The Oral Torah is much more of a challenge than the Written one. The Written Torah is finite while the Oral Torah is infinite. The Written Torah can theoretically be received passively but the Oral Torah requires active participation. We have no input regarding the content of the Written Torah; it is exactly as G-d dictated it to Moshe. What it looks like has nothing to do with us. For three thousand years we have been reading the same Written Torah. The Oral Torah, though, always changes, through new insights, new understandings and new applications. Furthermore, one person’s Oral Torah – his understanding and connection – is different from anyone else’s. The Oral is not to merely be received. We are to take the building bocks and reshape them. The nation was hesitant to receive the Oral Torah. They wanted G-d to give it to them, enlighten them, and show them the truth. They were not ready to put in the effort themselves.

The First and Second Tablets
Applying the Sfat Emet’s terminology, we can make a similar distinction between the first and the second tablets given to Moshe. The first, G-d’s handiwork, were more Written Torah than the second, which were hewn by Moshe. Just a look at the first tablets would bring Divine clarity. But those tablets were broken on the Seventeenth of Tamuz. The second tablets, brought down on Yom Kippur, were more Oral Torah style. It is not anymore the hand of G-d but human effort that enables man to plumb the depths of Torah.

The First and Second Temples
The Divine Providence Israel experienced during the first and second Temple periods reflects a similar distinction. During the first Temple period there was much more open revelation. There was prophecy among the people and there were open miracles in the Temple. In the second Temple period the leaders were sages, not prophets. There were not so many miracles manifest in the Temple. The first Temple period was much more like the Written Torah. During the second, much more Oral Torah like period, if one wanted to see spirituality he had to look beneath the surface. A person could theoretically look at the activities going on in the second Temple and see nothing more than a group of specially dressed people slaughtering sheep. Certainly in our period it is possible to see the Western Wall and not feel anything. That is because Oral Torah type things require personal effort to bring out their inner essence.

Seeing the meaning in the Oral Torah itself requires toil. In order to see the light hidden within the Oral Torah we must scratch beneath the surface and fan the flames.
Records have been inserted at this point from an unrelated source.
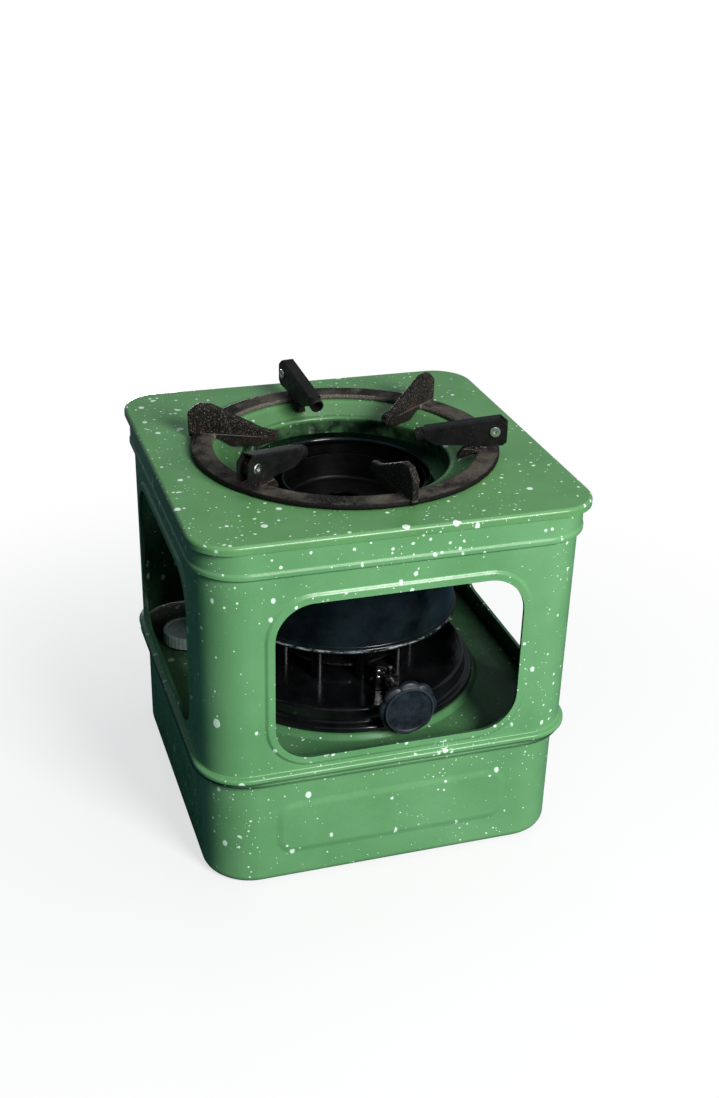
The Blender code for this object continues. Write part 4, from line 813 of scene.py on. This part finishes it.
def make_casing():
    low, shoulder = COVER_TOP + GAP, 0.219
    foot_top, collar = low + 0.0036, CASING_HALF + 0.0025
    bead = collar + 0.0007
    outside = fillet((
        (CASING_HALF - SHEET, low), (SEAM_HALF, low, 0.0015), (SEAM_HALF, foot_top, 0.0015),
        (CASING_HALF, foot_top + 0.0007, 0.0008), (CASING_HALF, shoulder, 0.001), (bead, 0.2208, 0.0013),
        (bead, 0.2232, 0.0013), (collar, 0.225, 0.002), (collar, CASING_TOP),
    ))
    inside = fillet((
        (CASING_HALF, foot_top), (CASING_HALF, shoulder, 0.0022),
        (collar, 0.2222, 0.0022), (collar, CASING_TOP),
    ))
    section = outside + offset(inside, -SHEET)[:0:-1]
    shape = swept_square(section, CASING_HALF, CASING_CORNER, loop=True)
    half, bottom, top, corner = window = (0.0783, 0.0936, 0.2005, 0.024)
    rim = 0.0066
    field = (half + rim, bottom - rim, top + rim, corner + rim)
    # Windows in the front and both sides. The back wall is closed.
    for quarter in (0, 1, 3):
        shape = pressed(shape, quarter, field, CASING_HALF, 0.0013, 0.0028)
    reach = CASING_HALF + CUT
    for quarter, end in ((0, 0), (1, reach)):
        cutter = prism(rounded_rectangle(*window), -reach, end, frontal)
        shape = without(shape, moved(cutter, side_turn(quarter)))

    def painted_shade_face(face):
        # Faces that get the painted shade: the inside of the wall, and the cut edges of the windows.
        x, y, z = face.calc_center_median()
        outward = Vector((copysign(1, x), 0, 0) if abs(x) > abs(y) else (0, copysign(1, y), 0))
        facing, near = face.normal.dot(outward), 0.0004
        edge = abs(facing) < 0.2 and min(abs(x), abs(y)) < half + near and bottom - near < z < top + near
        return facing < -0.4 or edge

    piece("casing", "enamelled", shape, CASING_LOOK, "tank", inner=painted_shade_face)


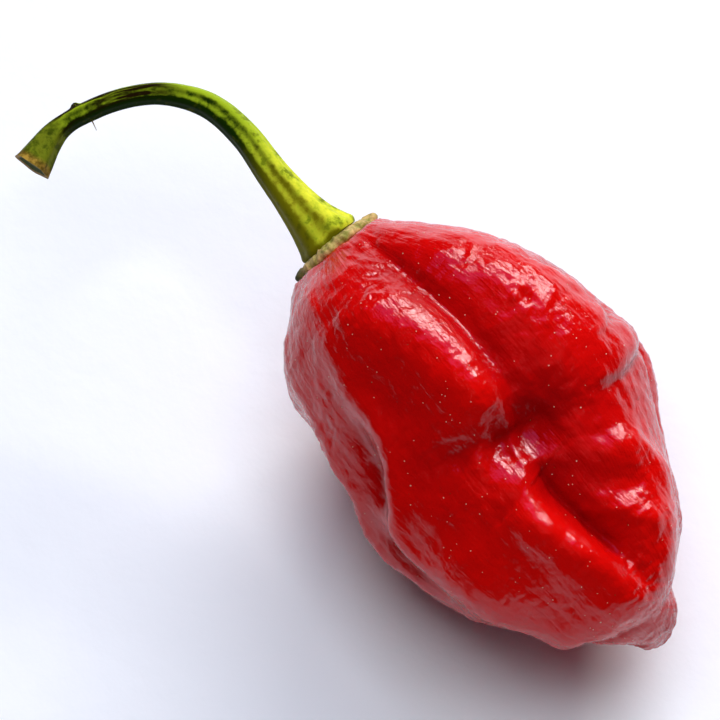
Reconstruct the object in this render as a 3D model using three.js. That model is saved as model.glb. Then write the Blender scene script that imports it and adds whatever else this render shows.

Only then does the Divine revelation come out.

The Oral Torah Community
There is another distinction between the Written and the Oral Torahs – how all those involved in the process relate to each other. The Oral Torah must be acquired by a cooperative, interacting group making a common effort. Contrast, for example, a group of one hundred people receiving tzedaka (charity) with another hundred hearing a shiur (Torah lesson). The hundred receiving tzedaka do not need each other, would probably rather not know each other, and perhaps might even prefer that the numbers of the group were much smaller. A hundred students learning from a Rebbi, though, is presented with a challenge. They can join together in a common effort, picking each others’ brains, probing, bringing out the Oral Torah through an interactive Beit Medrash. They can be like a hundred who join together to form a charity organization; they must work together. They can, however, also be one hundred individual passive receivers, each personally hearing the Rebbi’s talk but not forming a cohesive unit. We are challenged to learn the Oral Torah in a noisy Beit Medrash peopled by a dynamic interactive learning community.

The Sfat Emet teaches us that the Land of Israel also must be acquired through a joint effort. We cannot get beyond the external layers of the Land of Israel without a cooperative community and without serious effort. Otherwise it can become distorted and defiled.

Repairing the Sin of the Spies
Kalev tried to instill this approach in the people. If G-d says so, said Kalev, the nation of Israel can, through their common efforts, acquire the land. The nation was afraid of an Oral Torah existence in the land of Israel. They were also afraid of having Yehoshua as their new leader. They wanted to remain in a much more passive mode, receiving Torah from Moshe without having to toil to bring it out. Their sin, lashon hara, evil speech, was the divisive force that destroyed the Oral Torah community that could develop in the Land of Israel. They sinned on Tisha B’Av. The same sin of lashon hara, along with the senseless hatred and factionalism that comes in its wake, also brought down the Jewish Oral Torah community of the second Temple period, culminating in the destruction of the second Temple, also on Tisha B’Av.

Repairing the sin of the spies requires building a common communty, digging deeply into the spirituality of the Land of Israel, and putting in the tremendous effort required to bring out the spirituality of the Oral Torah.

G-d should help us that we should be able to reverse this sin and others and bring the Mashiach speedily in our days.